Begin

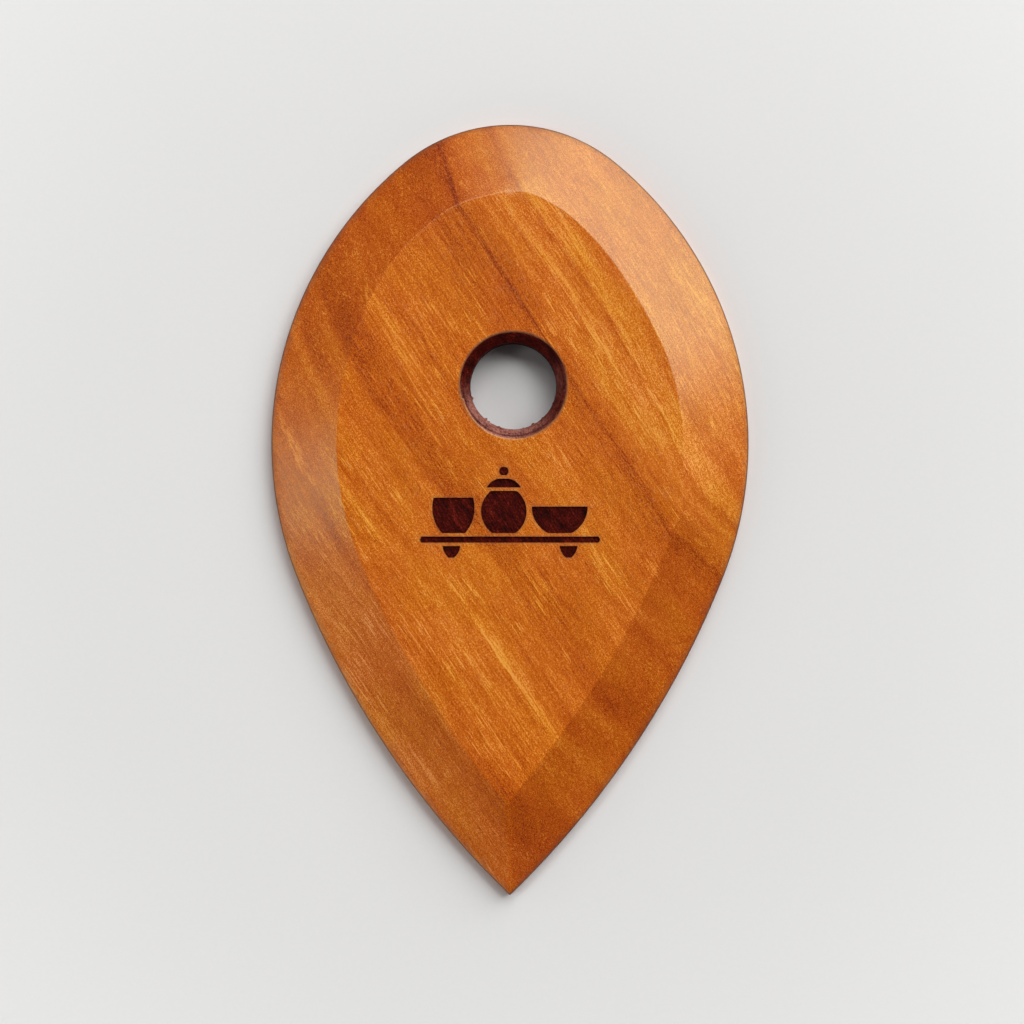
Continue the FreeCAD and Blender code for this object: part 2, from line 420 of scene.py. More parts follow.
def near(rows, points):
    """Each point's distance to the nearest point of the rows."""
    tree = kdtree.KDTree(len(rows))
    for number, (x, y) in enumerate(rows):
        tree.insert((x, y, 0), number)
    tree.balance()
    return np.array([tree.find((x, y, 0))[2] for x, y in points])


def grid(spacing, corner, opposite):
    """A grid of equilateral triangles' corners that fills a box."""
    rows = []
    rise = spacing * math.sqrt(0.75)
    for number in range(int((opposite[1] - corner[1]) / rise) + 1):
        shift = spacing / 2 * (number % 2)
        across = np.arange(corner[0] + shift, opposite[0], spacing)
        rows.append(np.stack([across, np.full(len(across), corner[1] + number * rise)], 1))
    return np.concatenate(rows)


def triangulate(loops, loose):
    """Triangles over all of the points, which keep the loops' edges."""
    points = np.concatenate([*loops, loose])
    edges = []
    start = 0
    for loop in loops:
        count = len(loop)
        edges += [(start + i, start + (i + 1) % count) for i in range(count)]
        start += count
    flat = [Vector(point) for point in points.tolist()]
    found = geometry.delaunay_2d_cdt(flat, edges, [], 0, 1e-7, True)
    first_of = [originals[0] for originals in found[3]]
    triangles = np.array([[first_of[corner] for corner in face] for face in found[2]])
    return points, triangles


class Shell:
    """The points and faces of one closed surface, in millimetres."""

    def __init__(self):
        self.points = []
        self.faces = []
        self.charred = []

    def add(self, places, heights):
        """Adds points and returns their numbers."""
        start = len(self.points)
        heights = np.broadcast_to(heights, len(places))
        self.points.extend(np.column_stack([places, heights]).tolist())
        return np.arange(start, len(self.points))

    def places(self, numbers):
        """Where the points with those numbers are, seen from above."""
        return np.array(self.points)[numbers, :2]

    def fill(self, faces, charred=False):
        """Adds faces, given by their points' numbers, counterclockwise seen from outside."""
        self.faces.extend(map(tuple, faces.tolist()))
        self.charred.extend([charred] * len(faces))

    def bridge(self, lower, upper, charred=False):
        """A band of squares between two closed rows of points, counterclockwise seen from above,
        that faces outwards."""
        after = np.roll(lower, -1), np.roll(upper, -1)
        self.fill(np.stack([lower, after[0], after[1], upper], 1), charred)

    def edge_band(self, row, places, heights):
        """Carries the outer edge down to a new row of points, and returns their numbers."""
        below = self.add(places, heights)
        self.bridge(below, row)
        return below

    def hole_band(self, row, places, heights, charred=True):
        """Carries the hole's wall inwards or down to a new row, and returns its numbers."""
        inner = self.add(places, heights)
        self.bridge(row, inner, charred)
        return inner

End

**Task**
Please write out the material word for word from its first line through the line holding "return np.concatenate(rows)", including both, and no line past it.

**Answer in full**
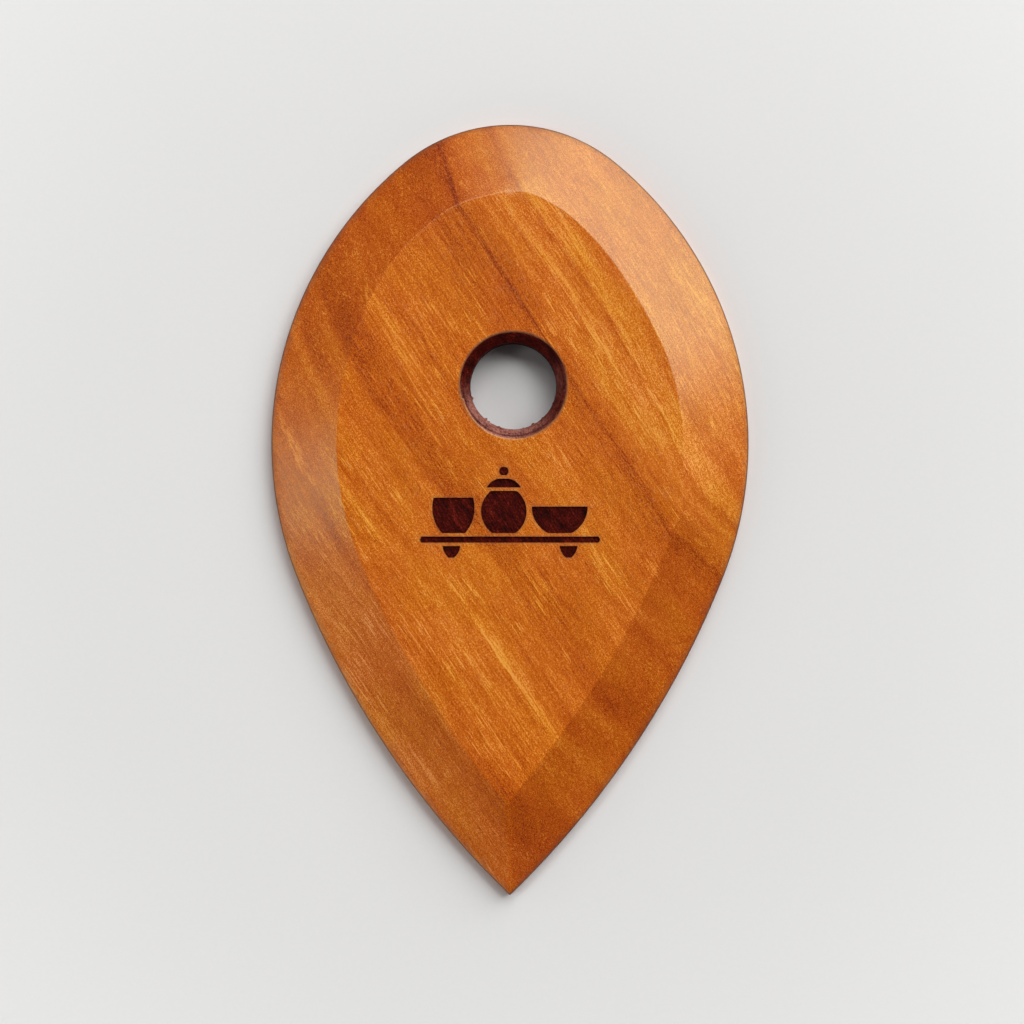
Continue the FreeCAD and Blender code for this object: part 2, from line 420 of scene.py. More parts follow.
def near(rows, points):
    """Each point's distance to the nearest point of the rows."""
    tree = kdtree.KDTree(len(rows))
    for number, (x, y) in enumerate(rows):
        tree.insert((x, y, 0), number)
    tree.balance()
    return np.array([tree.find((x, y, 0))[2] for x, y in points])


def grid(spacing, corner, opposite):
    """A grid of equilateral triangles' corners that fills a box."""
    rows = []
    rise = spacing * math.sqrt(0.75)
    for number in range(int((opposite[1] - corner[1]) / rise) + 1):
        shift = spacing / 2 * (number % 2)
        across = np.arange(corner[0] + shift, opposite[0], spacing)
        rows.append(np.stack([across, np.full(len(across), corner[1] + number * rise)], 1))
    return np.concatenate(rows)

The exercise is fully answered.